My Story

My God is full of wonder, and each day I am learning more about Him
and the amazing plans He has laid out for the adventure that is my life.

This is my story.

Tuesday, July 27, 2010

Spring & Summer '10

I have begged for God to take me,
Yet have also felt the ecstasy of His Aslan breath.

Despair has strangled my every thought,
Yet I have never felt such heights of Spiritual inspiration.

I have finally released my entire grasp to
My life, my future, my present,
And have never experienced such fear.

And yet I know stronger than ever
That through my blinded soul and open palms
My God has me in His hands.
He will not let me fall.

I want my life to count for more than just my own.
To waste what God has entrusted to me is my greatest fear.

And then a certain verse is whispered in my heart:
"And I am sure of this, that He who began a good work in you will bring it to completion at the day of Jesus Christ." Philippians 1:6
He began the work (not me) and He is faithful to finish it!

He gives me beauty for ashes.
I'll be His Cinderella.

Thursday, July 22, 2010

So Tired

I can't sleep. I think I'm at that stage of exhaustion where you're so beyond tired that you can't even feel that anymore. And yet I don't feel that I have done enough or all that I should have at the end of each day. How can I be only twenty-seven and so tired of everything already? I think the world as we know it today is far too stressful and I'll be surprised if the extended length of life these days doesn't start to drop again just because of all the stress that keeps building around everyone.

Last night a poet talked about how he just wanted to bend light around him and disappear. I know how he feels. I'm exhausted just trying to not stress out about everything. I'm tired of having to be so responsible. I only have so many hours in the day to get the mountain and the mammoth that looms up new every day out of my way and I don't feel like I have time to just relax and be myself anymore.

Tuesday, July 13, 2010

I Have Said NO

I have turned down the offer to take over the innkeeper position here at Moore Cottage. The more I learned about all it involved and the more I thought and prayed about it, the more I realized that it was absolutely wrong for me and I was only going along with it because I don't see any other options at this time, i.e. Fear. However, when I finally decided to say no, instead of feeling crazy, I felt total relief and almost entire peace about God guiding my future, which is still unknown to me, but truly in His hands. At least I know one path that isn't right. We're narrowing it down at any rate!

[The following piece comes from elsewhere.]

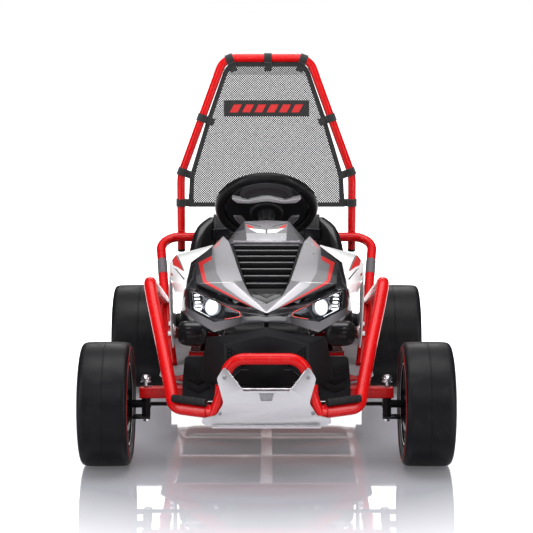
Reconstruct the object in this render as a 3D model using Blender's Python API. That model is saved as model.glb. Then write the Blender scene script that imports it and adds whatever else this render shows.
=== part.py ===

So I'm staying in SoCal for a little while longer and starting the job search all over again. Not too excited about that, but fear of the unknown has got to be conquered at some point and it might as well be now! If I really trust God and believe in His crazy go against common sense sometimes, more wonderful than I ever imagine, heart fulfilling promises, then I have to choose to obey Him. So, with praise and thanksgiving (even when my feelings don't agree, thank you Catherine Marshall [and Christine!]) I make my requests known to Him.

Praise God He is good! This is the hope I cling to. No matter how depressing life seems, through it all and at the center of everything, the One who holds it all together is GOOD! Depression can not last against this. Darkness can not hide from it. The fact is, my God holds the stars to their course and He promises to hold me to mine. I just have to lift my feet.